Tony Abbott, David Cameron (pardon my French)...they really put the 'N' in Cuts, don't they? (Sorry, I had to...)

Anyway, I can't end the comment on that negative note. There's always hope. Even if the hope is in people seeing how bad things are getting with Cameron and finally say "enough" and take action. We've got those awesome people out there. In Australia, we have Larissa Waters and Scott Ludlam (I love them), who are now co-deputy leaders of the Greens party (instead of Christine Milne, who wasn't that great). Amen to what your dad said. He reminded me of something Gandalf said: "Saruman believes it is only great power that can hold evil in check. But that is not what I have found. I've found it is the small things; everyday deeds of ordinary folk that keeps the darkness at bay." We have to just keep plodding on, being good people, celebrating those who are doing good, encourage others, and kick some arse where necessary.

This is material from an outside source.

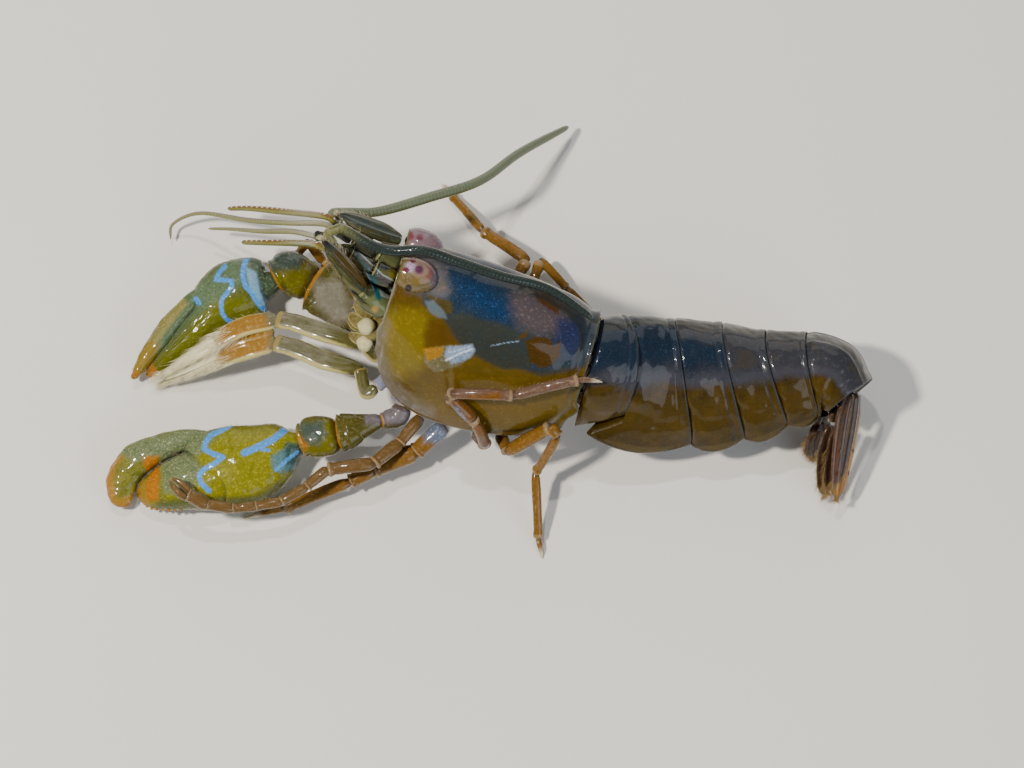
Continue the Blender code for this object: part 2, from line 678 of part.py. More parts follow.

Great post. Your passion is very powerful x


Just passing through ... and well said. I love your passion here and can understand the frustration. It takes a great effort for people to care, even if they aren't directly affected. There needs to be more people to do this, but doing your bit certainly can help, so I think your father gave great advice to you.

Anonymous said...

I really enjoy your blog and, so, I am relieved at your reaction - it's always disappointing when someone you thought was inspirational turns out to be right wing. Thankfully this isn't the case here! I'm moving to England (Oxford, actually) in the autumn and frankly I'm a bit nervous about the political environment into which I'll be entering. It's heartening to hear that there are girls around who are, like me, obsessed with books and clothes and passionate about the giddy swing between fun, style and frivolity on the one hand, and serious political engagement on the other. Thanks for expressing this so well.

Anna said...

SO well said, Rosalind. Yes, yes, yes.

And I have lived happily through many Labour governments (OK, not Blair's) knowing at least that policies were not driven by the creation of extreme wealth; personal and corporate greed; and the maintenance of an oppressive and unfair class system.